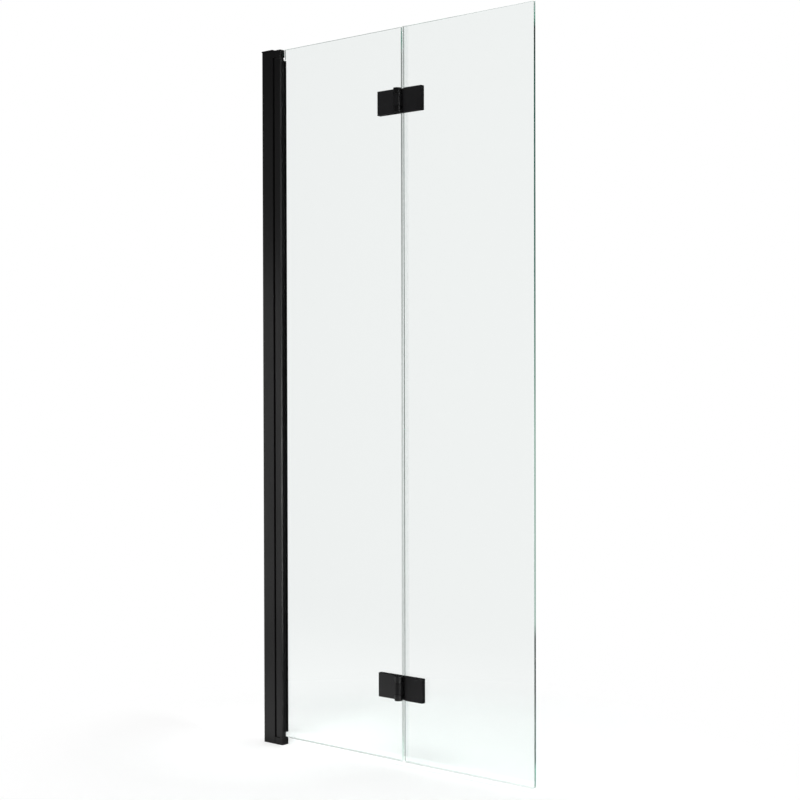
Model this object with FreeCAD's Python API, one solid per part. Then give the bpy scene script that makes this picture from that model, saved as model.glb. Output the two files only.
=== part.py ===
import FreeCAD, Part
import math
import os

# A two-panel folding bath screen, hung from a wall channel.
# X runs along the screen from the wall, -Y faces the room and +Z is up.
# The origin is on the wall face, at the foot of the channel, in the middle plane of the glass.
# All lengths are in millimetres.

# The whole screen
screen_width = 700.0
screen_height = 1500.0
glass_thickness = 6.0
running_clearance = 0.05
press_clearance = 0.02
seat_clearance = 0.1
overrun = 1.0

# The two panes
outer_glass_width = 315.5
panel_gap = 5.5
glass_foot = 17.0
glass_drop = 1.0
glass_arris = 0.5
glass_corner = 1.5
notch_corner = 4.0
foot_notch_clearance = 0.8
head_notch_clearance = 1.9

# The wall channel and its cap
channel_reach = 32.0
channel_front = 15.0
channel_back = 10.0
channel_wall = 1.8
channel_web = 2.0
channel_edge = 0.6
cap_thickness = 2.0
cap_overhang = 1.8
cap_edge = 0.5
cap_peg_radius = 1.8
cap_peg_length = 5.0
cap_peg_inset = 5.0
wall_hole_radius = 2.5
wall_hole_inset = 99.0
inner_hole_share = 1.0 / 3.0

# The jamb that slides in the channel, and the screws that lock it
jamb_depth = 19.8
jamb_wall = 1.5
jamb_inset = 0.2
sliding_clearance = 0.3
port_radius = 3.2
port_root = 0.4
port_setback = 4.7
lock_shank_radius = 2.0
lock_head_radius = 4.2
lock_head_height = 2.2
lock_shank_length = 8.0
lock_inset = 4.0
lock_slot_length = 12.0
screw_socket_radius = 1.4
screw_socket_depth = 1.3
lock_height_shares = (0.1, 0.5, 0.9)

# The two brackets that carry the pivots
upper_bracket_height = 15.5
lower_bracket_height = 15.0
upper_arm_depth = 12.6
lower_arm_depth = 16.5
upper_boss_radius = 9.5
lower_boss_radius = 13.9
bracket_seam_width = 1.2
bracket_seam_depth = 1.5
bracket_screw_radius = 1.95
bracket_head_radius = 3.8
bracket_screw_length = 24.0
bracket_head_sink = 0.4

# The turning profile that grips the inner pane
turning_gap = 4.6
turning_width = 17.9
turning_wall = 1.5
turning_bevel_width = 1.45
turning_bevel_depth = 3.4
turning_bevel_edge = 0.4
turning_corner = 1.0
turning_foot_gap = 3.0
turning_head_gap = 3.8
turning_clearance = 0.9
slot_back_corner = 2.5
grip_depth = 10.0
grip_wall = 2.7
grip_foot_trim = 8.8
grip_head_trim = 3.0
liner_thickness = 0.8

# The pivots
pin_radius = 3.0
pin_bracket_depth = 12.0
pin_bush_depth = 22.0
bush_depth = 28.0
lower_bush_flange = 1.5
upper_bush_flange = 2.5
bush_flange_margin = 0.2
thrust_washer_radius = 5.2
thrust_gap = 0.2

# The folding hinges
hinge_inset = 150.0
hinge_half_length = 56.5
hinge_height = 49.0
leaf_start = 12.9
leaf_thickness = 10.0
leaf_edge = 0.8
web_thickness = 5.0
web_clearance = 1.25
neck_width = 5.75
knuckle_radius = 8.3
knuckle_offset = 4.5
knuckle_gap = 0.6
middle_knuckle_share = 0.5
hinge_washer_thickness = 0.4
hinge_washer_radius = 7.0
pin_cap_radius = 5.0
pin_cap_thickness = 1.2
pad_thickness = 1.0
pad_margin = 0.5

# The screws and sleeves that hold a leaf to the glass
leaf_screw_spacing = 24.0
leaf_screw_radius = 2.5
leaf_head_radius = 5.0
leaf_screw_bite = 8.0
leaf_socket_radius = 1.7
leaf_socket_depth = 1.5
sleeve_radius = 5.5
sleeve_flush_depth = 0.2
glass_sink_share = 0.5

# The clear seals
seal_skin = 0.8
seal_leg = 11.1
seal_web = 1.5
seal_lip = 9.5
seal_lip_bulb = 0.9
seal_end_inset = 0.5
seal_pivot_clearance = 1.2
joint_seal_leg = 10.0
joint_seal_web = 1.3
joint_seal_clearance = 0.4
joint_bulb_wall = 0.5
joint_seal_seat = 0.3

# Places that follow from the sizes above
channel_height = screen_height - cap_thickness
glass_top = screen_height - glass_drop
glass_half = glass_thickness / 2
slot_half = glass_half + liner_thickness
outer_glass_left = screen_width - outer_glass_width
inner_glass_right = outer_glass_left - panel_gap
fold_x = outer_glass_left - panel_gap / 2

jamb_right = channel_reach - jamb_inset
jamb_left = jamb_right - jamb_depth
jamb_front = channel_front - channel_wall - sliding_clearance
jamb_back = channel_back - channel_wall - sliding_clearance
jamb_foot = lower_bracket_height
jamb_top = channel_height - upper_bracket_height
port_x = jamb_right - jamb_wall - port_setback
port_front_y = -jamb_front + jamb_wall + port_radius - port_root
port_back_y = jamb_back - jamb_wall - port_radius + port_root
port_places = ((port_x, port_front_y), (port_x, port_back_y))

turning_left = channel_reach + turning_gap
turning_right = turning_left + turning_width
turning_foot = lower_bracket_height + turning_foot_gap
turning_top = jamb_top - turning_head_gap
chamber_front = channel_front - turning_wall
chamber_back = slot_half + turning_wall
slot_back = slot_half + grip_wall
grip_left = turning_right - grip_depth
grip_foot = turning_foot + grip_foot_trim
grip_top = turning_top - grip_head_trim

# The pivot stands so far out that the back of the profile clears the channel at a quarter turn.
pivot_y = -(channel_front + slot_half) / 2
pivot_x = channel_reach + turning_clearance + slot_back - pivot_y
lower_pin_foot = lower_bracket_height - pin_bracket_depth
upper_pin_top = jamb_top + pin_bracket_depth

leaf_back = glass_half + pad_thickness
leaf_front = leaf_back + leaf_thickness
fold_y = -(leaf_front + knuckle_offset)
leaf_screw_offset = (leaf_start + hinge_half_length) / 2
glass_hole_radius = sleeve_radius + seat_clearance
sink_depth = glass_thickness * glass_sink_share
leaf_screw_face = glass_half - sleeve_flush_depth
hinge_centres = {
    "upper": glass_top - hinge_inset,
    "lower": glass_foot + hinge_inset,
}
middle_knuckle_half = hinge_height * middle_knuckle_share / 2


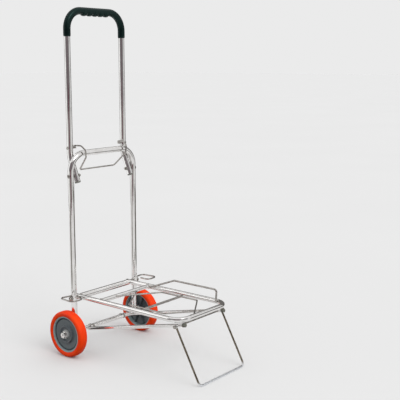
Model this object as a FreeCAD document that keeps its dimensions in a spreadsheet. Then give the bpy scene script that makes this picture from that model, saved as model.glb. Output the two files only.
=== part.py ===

────────────────────

TASK TO CARRY OUT: Write out every entry again, keeping each line exactly the same.

FULL SOLUTION:
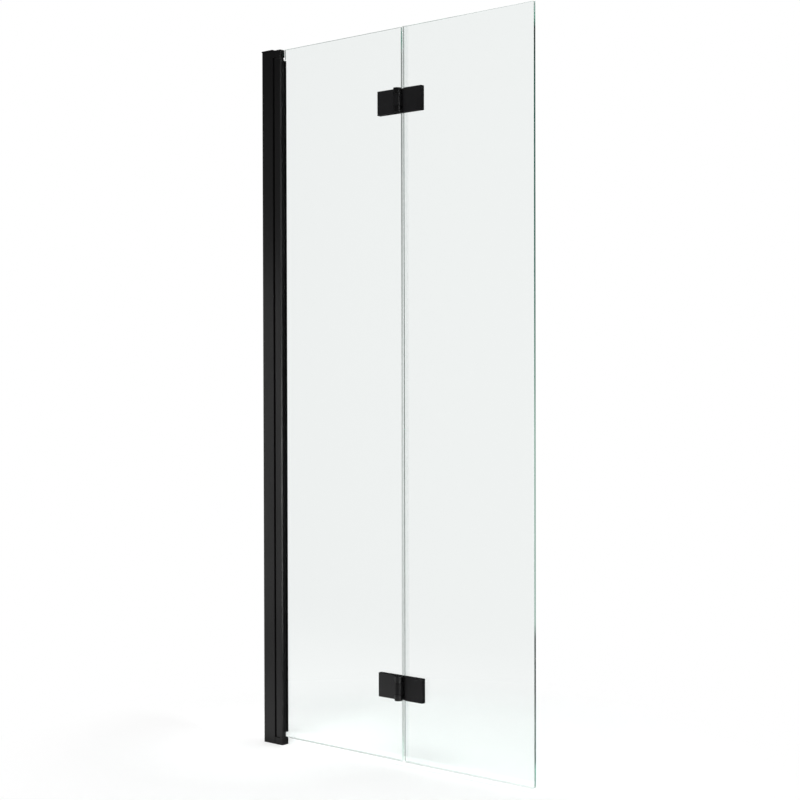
Model this object with FreeCAD's Python API, one solid per part. Then give the bpy scene script that makes this picture from that model, saved as model.glb. Output the two files only.
=== part.py ===
import FreeCAD, Part
import math
import os

# A two-panel folding bath screen, hung from a wall channel.
# X runs along the screen from the wall, -Y faces the room and +Z is up.
# The origin is on the wall face, at the foot of the channel, in the middle plane of the glass.
# All lengths are in millimetres.

# The whole screen
screen_width = 700.0
screen_height = 1500.0
glass_thickness = 6.0
running_clearance = 0.05
press_clearance = 0.02
seat_clearance = 0.1
overrun = 1.0

# The two panes
outer_glass_width = 315.5
panel_gap = 5.5
glass_foot = 17.0
glass_drop = 1.0
glass_arris = 0.5
glass_corner = 1.5
notch_corner = 4.0
foot_notch_clearance = 0.8
head_notch_clearance = 1.9

# The wall channel and its cap
channel_reach = 32.0
channel_front = 15.0
channel_back = 10.0
channel_wall = 1.8
channel_web = 2.0
channel_edge = 0.6
cap_thickness = 2.0
cap_overhang = 1.8
cap_edge = 0.5
cap_peg_radius = 1.8
cap_peg_length = 5.0
cap_peg_inset = 5.0
wall_hole_radius = 2.5
wall_hole_inset = 99.0
inner_hole_share = 1.0 / 3.0

# The jamb that slides in the channel, and the screws that lock it
jamb_depth = 19.8
jamb_wall = 1.5
jamb_inset = 0.2
sliding_clearance = 0.3
port_radius = 3.2
port_root = 0.4
port_setback = 4.7
lock_shank_radius = 2.0
lock_head_radius = 4.2
lock_head_height = 2.2
lock_shank_length = 8.0
lock_inset = 4.0
lock_slot_length = 12.0
screw_socket_radius = 1.4
screw_socket_depth = 1.3
lock_height_shares = (0.1, 0.5, 0.9)

# The two brackets that carry the pivots
upper_bracket_height = 15.5
lower_bracket_height = 15.0
upper_arm_depth = 12.6
lower_arm_depth = 16.5
upper_boss_radius = 9.5
lower_boss_radius = 13.9
bracket_seam_width = 1.2
bracket_seam_depth = 1.5
bracket_screw_radius = 1.95
bracket_head_radius = 3.8
bracket_screw_length = 24.0
bracket_head_sink = 0.4

# The turning profile that grips the inner pane
turning_gap = 4.6
turning_width = 17.9
turning_wall = 1.5
turning_bevel_width = 1.45
turning_bevel_depth = 3.4
turning_bevel_edge = 0.4
turning_corner = 1.0
turning_foot_gap = 3.0
turning_head_gap = 3.8
turning_clearance = 0.9
slot_back_corner = 2.5
grip_depth = 10.0
grip_wall = 2.7
grip_foot_trim = 8.8
grip_head_trim = 3.0
liner_thickness = 0.8

# The pivots
pin_radius = 3.0
pin_bracket_depth = 12.0
pin_bush_depth = 22.0
bush_depth = 28.0
lower_bush_flange = 1.5
upper_bush_flange = 2.5
bush_flange_margin = 0.2
thrust_washer_radius = 5.2
thrust_gap = 0.2

# The folding hinges
hinge_inset = 150.0
hinge_half_length = 56.5
hinge_height = 49.0
leaf_start = 12.9
leaf_thickness = 10.0
leaf_edge = 0.8
web_thickness = 5.0
web_clearance = 1.25
neck_width = 5.75
knuckle_radius = 8.3
knuckle_offset = 4.5
knuckle_gap = 0.6
middle_knuckle_share = 0.5
hinge_washer_thickness = 0.4
hinge_washer_radius = 7.0
pin_cap_radius = 5.0
pin_cap_thickness = 1.2
pad_thickness = 1.0
pad_margin = 0.5

# The screws and sleeves that hold a leaf to the glass
leaf_screw_spacing = 24.0
leaf_screw_radius = 2.5
leaf_head_radius = 5.0
leaf_screw_bite = 8.0
leaf_socket_radius = 1.7
leaf_socket_depth = 1.5
sleeve_radius = 5.5
sleeve_flush_depth = 0.2
glass_sink_share = 0.5

# The clear seals
seal_skin = 0.8
seal_leg = 11.1
seal_web = 1.5
seal_lip = 9.5
seal_lip_bulb = 0.9
seal_end_inset = 0.5
seal_pivot_clearance = 1.2
joint_seal_leg = 10.0
joint_seal_web = 1.3
joint_seal_clearance = 0.4
joint_bulb_wall = 0.5
joint_seal_seat = 0.3

# Places that follow from the sizes above
channel_height = screen_height - cap_thickness
glass_top = screen_height - glass_drop
glass_half = glass_thickness / 2
slot_half = glass_half + liner_thickness
outer_glass_left = screen_width - outer_glass_width
inner_glass_right = outer_glass_left - panel_gap
fold_x = outer_glass_left - panel_gap / 2

jamb_right = channel_reach - jamb_inset
jamb_left = jamb_right - jamb_depth
jamb_front = channel_front - channel_wall - sliding_clearance
jamb_back = channel_back - channel_wall - sliding_clearance
jamb_foot = lower_bracket_height
jamb_top = channel_height - upper_bracket_height
port_x = jamb_right - jamb_wall - port_setback
port_front_y = -jamb_front + jamb_wall + port_radius - port_root
port_back_y = jamb_back - jamb_wall - port_radius + port_root
port_places = ((port_x, port_front_y), (port_x, port_back_y))

turning_left = channel_reach + turning_gap
turning_right = turning_left + turning_width
turning_foot = lower_bracket_height + turning_foot_gap
turning_top = jamb_top - turning_head_gap
chamber_front = channel_front - turning_wall
chamber_back = slot_half + turning_wall
slot_back = slot_half + grip_wall
grip_left = turning_right - grip_depth
grip_foot = turning_foot + grip_foot_trim
grip_top = turning_top - grip_head_trim

# The pivot stands so far out that the back of the profile clears the channel at a quarter turn.
pivot_y = -(channel_front + slot_half) / 2
pivot_x = channel_reach + turning_clearance + slot_back - pivot_y
lower_pin_foot = lower_bracket_height - pin_bracket_depth
upper_pin_top = jamb_top + pin_bracket_depth

leaf_back = glass_half + pad_thickness
leaf_front = leaf_back + leaf_thickness
fold_y = -(leaf_front + knuckle_offset)
leaf_screw_offset = (leaf_start + hinge_half_length) / 2
glass_hole_radius = sleeve_radius + seat_clearance
sink_depth = glass_thickness * glass_sink_share
leaf_screw_face = glass_half - sleeve_flush_depth
hinge_centres = {
    "upper": glass_top - hinge_inset,
    "lower": glass_foot + hinge_inset,
}
middle_knuckle_half = hinge_height * middle_knuckle_share / 2


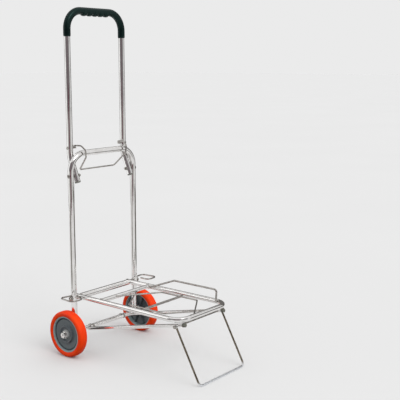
Model this object as a FreeCAD document that keeps its dimensions in a spreadsheet. Then give the bpy scene script that makes this picture from that model, saved as model.glb. Output the two files only.
=== part.py ===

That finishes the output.